Aim of the task
Starting at the line that has "Write the build123d" and stopping after the line that has "rim_round = 0.9", reproduce the listing below exactly; omit everything else.

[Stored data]
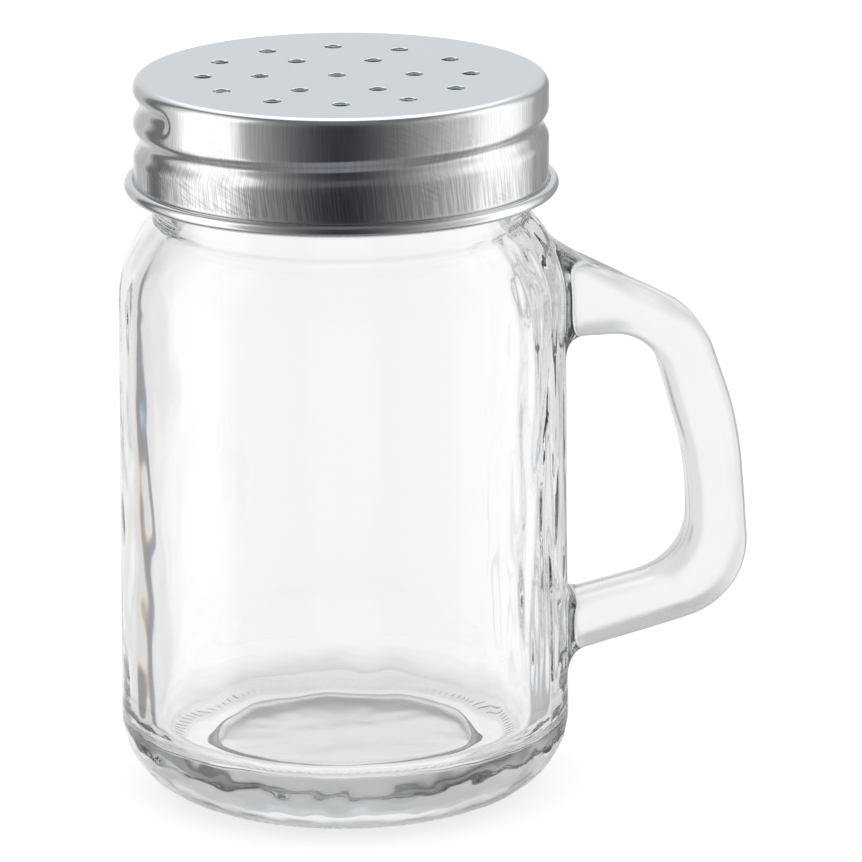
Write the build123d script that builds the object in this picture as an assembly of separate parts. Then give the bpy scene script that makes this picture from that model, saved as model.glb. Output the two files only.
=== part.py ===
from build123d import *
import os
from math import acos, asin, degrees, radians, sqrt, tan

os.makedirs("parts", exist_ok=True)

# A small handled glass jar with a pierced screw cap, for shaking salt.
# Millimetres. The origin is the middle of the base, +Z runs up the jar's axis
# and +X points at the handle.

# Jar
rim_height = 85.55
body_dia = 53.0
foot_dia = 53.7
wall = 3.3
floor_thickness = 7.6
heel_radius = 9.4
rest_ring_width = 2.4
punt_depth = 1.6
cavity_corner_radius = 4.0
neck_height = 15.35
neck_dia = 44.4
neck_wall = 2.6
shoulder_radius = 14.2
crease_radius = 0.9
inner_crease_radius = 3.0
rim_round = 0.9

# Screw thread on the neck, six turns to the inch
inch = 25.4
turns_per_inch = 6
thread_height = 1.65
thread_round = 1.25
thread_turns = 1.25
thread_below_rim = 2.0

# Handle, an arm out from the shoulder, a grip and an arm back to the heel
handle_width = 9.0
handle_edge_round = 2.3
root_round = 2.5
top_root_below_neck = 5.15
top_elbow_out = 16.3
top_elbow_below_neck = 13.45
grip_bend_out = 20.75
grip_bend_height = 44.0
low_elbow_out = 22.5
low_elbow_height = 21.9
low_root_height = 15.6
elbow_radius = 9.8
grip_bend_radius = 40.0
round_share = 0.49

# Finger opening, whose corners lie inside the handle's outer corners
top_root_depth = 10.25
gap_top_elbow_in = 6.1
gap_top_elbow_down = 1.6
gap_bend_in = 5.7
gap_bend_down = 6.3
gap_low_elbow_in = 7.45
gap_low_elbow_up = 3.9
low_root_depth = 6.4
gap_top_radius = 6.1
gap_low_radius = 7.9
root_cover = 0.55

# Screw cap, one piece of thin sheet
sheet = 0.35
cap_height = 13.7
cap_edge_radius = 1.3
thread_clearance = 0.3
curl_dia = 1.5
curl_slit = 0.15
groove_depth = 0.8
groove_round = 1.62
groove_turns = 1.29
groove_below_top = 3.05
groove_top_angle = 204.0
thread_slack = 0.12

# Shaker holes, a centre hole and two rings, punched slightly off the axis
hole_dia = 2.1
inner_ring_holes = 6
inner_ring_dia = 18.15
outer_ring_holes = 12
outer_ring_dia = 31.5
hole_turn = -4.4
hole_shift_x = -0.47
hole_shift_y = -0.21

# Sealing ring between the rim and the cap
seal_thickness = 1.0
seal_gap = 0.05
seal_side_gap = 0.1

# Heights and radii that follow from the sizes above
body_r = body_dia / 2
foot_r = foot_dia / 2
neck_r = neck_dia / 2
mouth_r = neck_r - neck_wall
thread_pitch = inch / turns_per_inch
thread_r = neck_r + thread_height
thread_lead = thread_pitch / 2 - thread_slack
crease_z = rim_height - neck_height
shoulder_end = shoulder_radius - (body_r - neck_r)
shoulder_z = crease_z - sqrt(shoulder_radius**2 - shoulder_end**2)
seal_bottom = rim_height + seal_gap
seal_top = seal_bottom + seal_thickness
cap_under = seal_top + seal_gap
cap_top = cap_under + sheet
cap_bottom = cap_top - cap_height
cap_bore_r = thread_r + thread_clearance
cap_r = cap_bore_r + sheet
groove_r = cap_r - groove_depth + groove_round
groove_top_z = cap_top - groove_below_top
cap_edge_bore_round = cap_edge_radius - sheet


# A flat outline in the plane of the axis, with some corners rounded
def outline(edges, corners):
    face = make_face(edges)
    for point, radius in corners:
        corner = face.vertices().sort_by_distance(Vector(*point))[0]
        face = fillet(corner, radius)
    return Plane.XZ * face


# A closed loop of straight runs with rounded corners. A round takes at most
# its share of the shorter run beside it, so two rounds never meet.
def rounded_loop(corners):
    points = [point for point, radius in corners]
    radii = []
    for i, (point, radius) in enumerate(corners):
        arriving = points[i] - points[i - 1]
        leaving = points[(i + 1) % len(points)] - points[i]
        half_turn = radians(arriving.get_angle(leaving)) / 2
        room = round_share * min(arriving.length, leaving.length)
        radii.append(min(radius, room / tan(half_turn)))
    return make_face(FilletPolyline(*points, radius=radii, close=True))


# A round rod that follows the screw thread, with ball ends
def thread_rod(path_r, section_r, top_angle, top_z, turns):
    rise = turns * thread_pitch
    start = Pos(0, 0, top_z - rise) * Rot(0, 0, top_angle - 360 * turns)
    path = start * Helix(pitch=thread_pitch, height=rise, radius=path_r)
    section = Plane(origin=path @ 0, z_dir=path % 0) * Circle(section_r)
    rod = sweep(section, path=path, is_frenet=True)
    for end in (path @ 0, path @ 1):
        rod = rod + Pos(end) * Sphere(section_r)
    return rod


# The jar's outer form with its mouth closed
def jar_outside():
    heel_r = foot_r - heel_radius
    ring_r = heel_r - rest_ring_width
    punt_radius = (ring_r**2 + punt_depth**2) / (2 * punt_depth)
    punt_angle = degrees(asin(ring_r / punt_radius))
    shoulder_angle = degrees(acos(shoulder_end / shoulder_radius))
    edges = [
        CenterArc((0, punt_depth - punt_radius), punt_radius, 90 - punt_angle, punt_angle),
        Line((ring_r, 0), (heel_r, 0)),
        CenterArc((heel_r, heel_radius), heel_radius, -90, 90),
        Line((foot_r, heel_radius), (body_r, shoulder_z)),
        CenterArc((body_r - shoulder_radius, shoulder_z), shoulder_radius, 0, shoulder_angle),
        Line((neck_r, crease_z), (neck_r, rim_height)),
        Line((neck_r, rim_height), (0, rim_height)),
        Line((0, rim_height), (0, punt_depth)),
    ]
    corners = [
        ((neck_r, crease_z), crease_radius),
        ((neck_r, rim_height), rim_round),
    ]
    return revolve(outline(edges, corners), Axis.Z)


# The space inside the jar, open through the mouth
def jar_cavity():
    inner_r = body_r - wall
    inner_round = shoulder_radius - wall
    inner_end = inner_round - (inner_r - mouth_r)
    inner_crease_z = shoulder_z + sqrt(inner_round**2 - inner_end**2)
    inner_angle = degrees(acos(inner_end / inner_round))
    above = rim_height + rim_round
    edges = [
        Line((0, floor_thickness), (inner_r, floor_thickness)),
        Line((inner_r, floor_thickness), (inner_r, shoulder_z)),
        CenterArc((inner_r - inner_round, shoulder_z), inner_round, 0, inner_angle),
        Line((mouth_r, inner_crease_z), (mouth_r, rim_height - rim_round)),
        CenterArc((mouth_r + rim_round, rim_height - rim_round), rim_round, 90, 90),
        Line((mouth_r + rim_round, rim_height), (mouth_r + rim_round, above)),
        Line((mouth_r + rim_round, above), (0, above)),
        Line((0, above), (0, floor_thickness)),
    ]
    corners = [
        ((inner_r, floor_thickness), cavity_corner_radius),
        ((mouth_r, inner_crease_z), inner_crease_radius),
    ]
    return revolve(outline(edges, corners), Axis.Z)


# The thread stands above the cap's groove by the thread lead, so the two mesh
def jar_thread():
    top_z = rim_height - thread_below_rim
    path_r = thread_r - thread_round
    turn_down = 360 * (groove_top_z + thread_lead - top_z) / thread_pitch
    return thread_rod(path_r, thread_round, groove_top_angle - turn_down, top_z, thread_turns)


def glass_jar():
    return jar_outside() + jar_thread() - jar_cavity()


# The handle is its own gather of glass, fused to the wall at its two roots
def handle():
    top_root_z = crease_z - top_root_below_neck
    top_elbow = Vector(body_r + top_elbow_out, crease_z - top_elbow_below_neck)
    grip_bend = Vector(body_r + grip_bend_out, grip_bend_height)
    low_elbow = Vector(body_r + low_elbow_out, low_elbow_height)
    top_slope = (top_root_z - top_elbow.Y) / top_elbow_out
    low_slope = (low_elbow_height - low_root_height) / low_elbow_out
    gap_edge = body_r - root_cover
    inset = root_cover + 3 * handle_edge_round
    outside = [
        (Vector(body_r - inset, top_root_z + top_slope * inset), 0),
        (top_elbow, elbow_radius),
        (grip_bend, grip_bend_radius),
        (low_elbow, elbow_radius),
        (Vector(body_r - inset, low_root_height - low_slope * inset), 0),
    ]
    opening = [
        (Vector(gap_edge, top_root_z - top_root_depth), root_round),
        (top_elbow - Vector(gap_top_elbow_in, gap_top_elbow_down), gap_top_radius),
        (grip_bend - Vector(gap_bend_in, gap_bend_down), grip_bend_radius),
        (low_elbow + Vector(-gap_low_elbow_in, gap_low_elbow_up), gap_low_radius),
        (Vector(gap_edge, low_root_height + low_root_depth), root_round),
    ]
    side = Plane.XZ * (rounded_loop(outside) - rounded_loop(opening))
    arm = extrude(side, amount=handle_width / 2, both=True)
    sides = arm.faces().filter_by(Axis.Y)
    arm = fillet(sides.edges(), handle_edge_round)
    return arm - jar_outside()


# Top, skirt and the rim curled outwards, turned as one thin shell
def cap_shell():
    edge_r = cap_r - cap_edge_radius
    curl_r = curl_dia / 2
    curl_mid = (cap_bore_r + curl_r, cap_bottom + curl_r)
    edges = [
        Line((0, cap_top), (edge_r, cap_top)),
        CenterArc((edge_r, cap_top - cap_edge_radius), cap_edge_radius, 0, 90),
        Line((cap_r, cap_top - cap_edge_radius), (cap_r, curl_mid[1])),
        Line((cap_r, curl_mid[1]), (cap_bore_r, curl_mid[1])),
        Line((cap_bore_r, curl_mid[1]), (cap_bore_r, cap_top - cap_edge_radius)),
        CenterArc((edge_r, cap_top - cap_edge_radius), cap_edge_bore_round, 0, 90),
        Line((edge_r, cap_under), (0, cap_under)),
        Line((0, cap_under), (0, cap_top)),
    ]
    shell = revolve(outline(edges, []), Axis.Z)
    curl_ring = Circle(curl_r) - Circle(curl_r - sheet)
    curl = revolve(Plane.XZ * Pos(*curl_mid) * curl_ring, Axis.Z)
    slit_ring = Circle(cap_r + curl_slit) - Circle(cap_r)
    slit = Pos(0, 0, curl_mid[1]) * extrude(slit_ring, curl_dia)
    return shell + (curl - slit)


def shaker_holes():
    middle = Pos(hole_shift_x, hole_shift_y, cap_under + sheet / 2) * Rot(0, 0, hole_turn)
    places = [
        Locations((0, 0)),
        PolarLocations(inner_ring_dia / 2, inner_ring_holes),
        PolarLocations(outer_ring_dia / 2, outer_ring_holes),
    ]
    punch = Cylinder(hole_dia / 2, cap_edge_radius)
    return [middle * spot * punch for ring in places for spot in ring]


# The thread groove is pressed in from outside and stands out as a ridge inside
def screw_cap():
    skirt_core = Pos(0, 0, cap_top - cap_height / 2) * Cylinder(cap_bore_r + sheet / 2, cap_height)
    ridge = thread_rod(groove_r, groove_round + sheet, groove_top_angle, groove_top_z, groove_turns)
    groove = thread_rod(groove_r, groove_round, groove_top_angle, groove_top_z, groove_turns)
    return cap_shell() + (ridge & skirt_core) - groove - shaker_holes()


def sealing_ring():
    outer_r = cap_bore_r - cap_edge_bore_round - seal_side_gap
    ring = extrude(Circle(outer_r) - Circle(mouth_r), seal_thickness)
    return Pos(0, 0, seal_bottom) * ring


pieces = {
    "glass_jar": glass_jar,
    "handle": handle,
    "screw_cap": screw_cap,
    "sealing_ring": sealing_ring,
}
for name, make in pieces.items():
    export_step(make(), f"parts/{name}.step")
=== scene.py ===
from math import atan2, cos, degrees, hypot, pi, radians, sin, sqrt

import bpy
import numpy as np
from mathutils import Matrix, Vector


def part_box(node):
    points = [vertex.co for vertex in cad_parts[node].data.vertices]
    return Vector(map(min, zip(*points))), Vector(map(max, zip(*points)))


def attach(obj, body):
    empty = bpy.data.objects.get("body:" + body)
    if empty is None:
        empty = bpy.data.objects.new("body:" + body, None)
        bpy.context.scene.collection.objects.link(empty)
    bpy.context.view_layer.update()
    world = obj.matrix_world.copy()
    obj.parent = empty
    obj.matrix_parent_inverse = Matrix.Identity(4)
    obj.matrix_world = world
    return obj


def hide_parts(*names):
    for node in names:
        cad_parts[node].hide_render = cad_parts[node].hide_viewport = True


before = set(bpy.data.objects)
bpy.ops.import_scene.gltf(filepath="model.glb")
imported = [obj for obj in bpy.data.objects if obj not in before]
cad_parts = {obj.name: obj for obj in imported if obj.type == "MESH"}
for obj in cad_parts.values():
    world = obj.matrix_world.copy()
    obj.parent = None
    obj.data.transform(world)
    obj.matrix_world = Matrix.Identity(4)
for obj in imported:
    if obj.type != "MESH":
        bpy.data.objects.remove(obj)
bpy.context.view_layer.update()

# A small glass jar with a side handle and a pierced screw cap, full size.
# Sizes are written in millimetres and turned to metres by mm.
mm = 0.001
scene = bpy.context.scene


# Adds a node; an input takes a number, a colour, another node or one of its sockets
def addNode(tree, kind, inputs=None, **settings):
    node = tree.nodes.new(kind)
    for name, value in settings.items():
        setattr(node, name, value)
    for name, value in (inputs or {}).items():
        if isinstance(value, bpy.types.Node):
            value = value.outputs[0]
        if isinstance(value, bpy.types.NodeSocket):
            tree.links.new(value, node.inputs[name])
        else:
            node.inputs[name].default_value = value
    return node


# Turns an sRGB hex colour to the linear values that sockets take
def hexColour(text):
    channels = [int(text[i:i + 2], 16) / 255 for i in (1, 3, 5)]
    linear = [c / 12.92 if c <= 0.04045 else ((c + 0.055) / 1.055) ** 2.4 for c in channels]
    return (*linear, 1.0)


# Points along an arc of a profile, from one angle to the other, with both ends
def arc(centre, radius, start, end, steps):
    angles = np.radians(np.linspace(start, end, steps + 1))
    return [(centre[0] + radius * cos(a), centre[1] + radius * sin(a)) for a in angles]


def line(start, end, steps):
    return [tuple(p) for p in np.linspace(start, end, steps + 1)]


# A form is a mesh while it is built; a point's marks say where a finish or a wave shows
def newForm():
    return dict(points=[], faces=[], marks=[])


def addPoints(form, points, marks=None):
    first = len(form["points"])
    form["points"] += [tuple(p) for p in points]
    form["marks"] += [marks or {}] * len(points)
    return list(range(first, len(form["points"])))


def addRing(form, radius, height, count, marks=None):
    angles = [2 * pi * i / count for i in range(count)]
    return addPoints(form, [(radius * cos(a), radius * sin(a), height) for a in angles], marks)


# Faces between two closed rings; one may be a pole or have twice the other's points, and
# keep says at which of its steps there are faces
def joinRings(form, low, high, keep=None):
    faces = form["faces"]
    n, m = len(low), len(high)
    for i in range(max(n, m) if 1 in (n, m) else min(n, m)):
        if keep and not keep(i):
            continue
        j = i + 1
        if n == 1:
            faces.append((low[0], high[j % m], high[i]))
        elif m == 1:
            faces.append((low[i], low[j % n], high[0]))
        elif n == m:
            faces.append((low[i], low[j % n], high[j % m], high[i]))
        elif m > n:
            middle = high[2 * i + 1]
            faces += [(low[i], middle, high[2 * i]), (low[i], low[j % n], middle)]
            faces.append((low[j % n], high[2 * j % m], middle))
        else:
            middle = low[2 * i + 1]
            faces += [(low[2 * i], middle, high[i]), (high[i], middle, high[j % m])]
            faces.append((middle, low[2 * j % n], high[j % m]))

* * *

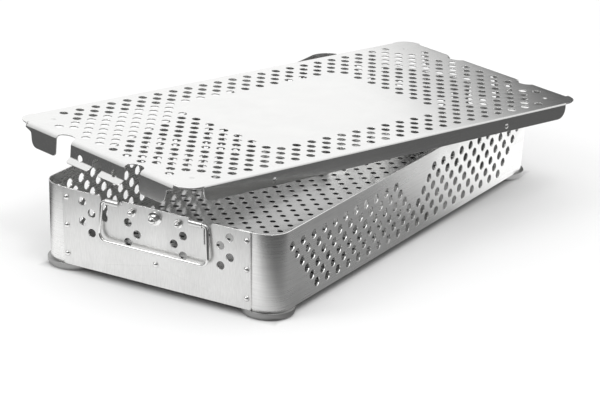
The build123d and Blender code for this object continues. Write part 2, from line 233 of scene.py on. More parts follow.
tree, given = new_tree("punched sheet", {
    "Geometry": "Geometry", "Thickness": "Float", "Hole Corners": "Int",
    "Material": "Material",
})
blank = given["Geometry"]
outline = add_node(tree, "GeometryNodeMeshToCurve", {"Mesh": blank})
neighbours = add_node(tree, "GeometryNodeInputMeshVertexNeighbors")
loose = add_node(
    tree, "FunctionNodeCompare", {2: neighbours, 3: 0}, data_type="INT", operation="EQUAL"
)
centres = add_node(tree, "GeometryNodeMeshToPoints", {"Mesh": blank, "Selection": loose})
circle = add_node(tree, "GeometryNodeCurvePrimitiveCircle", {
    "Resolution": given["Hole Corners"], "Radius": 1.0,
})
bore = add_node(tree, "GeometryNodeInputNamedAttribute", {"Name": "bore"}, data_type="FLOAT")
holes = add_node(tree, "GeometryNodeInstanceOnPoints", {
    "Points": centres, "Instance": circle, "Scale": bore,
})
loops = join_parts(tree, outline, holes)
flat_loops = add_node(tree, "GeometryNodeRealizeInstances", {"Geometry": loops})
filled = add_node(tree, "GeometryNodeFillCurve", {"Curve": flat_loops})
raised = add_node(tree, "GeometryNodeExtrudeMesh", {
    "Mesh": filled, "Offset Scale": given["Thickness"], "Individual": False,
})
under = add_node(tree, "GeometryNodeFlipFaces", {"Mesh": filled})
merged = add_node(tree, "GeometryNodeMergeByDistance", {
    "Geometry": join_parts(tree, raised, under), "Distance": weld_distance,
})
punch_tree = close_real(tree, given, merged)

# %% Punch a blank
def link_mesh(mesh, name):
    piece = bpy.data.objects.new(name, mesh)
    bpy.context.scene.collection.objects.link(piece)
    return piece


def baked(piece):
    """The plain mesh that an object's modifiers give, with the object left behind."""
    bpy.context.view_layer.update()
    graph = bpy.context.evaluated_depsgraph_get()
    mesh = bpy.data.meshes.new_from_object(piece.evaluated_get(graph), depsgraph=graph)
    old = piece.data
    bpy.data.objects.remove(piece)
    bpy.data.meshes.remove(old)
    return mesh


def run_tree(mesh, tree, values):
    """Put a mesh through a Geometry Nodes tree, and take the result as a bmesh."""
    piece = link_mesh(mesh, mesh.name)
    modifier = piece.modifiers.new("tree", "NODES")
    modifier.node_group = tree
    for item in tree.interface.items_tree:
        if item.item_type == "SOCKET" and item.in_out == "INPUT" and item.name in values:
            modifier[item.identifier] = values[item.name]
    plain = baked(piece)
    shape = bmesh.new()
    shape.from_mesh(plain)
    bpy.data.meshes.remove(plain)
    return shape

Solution
Write the build123d script that builds the object in this picture as an assembly of separate parts. Then give the bpy scene script that makes this picture from that model, saved as model.glb. Output the two files only.
=== part.py ===
from build123d import *
import os
from math import acos, asin, degrees, radians, sqrt, tan

os.makedirs("parts", exist_ok=True)

# A small handled glass jar with a pierced screw cap, for shaking salt.
# Millimetres. The origin is the middle of the base, +Z runs up the jar's axis
# and +X points at the handle.

# Jar
rim_height = 85.55
body_dia = 53.0
foot_dia = 53.7
wall = 3.3
floor_thickness = 7.6
heel_radius = 9.4
rest_ring_width = 2.4
punt_depth = 1.6
cavity_corner_radius = 4.0
neck_height = 15.35
neck_dia = 44.4
neck_wall = 2.6
shoulder_radius = 14.2
crease_radius = 0.9
inner_crease_radius = 3.0
rim_round = 0.9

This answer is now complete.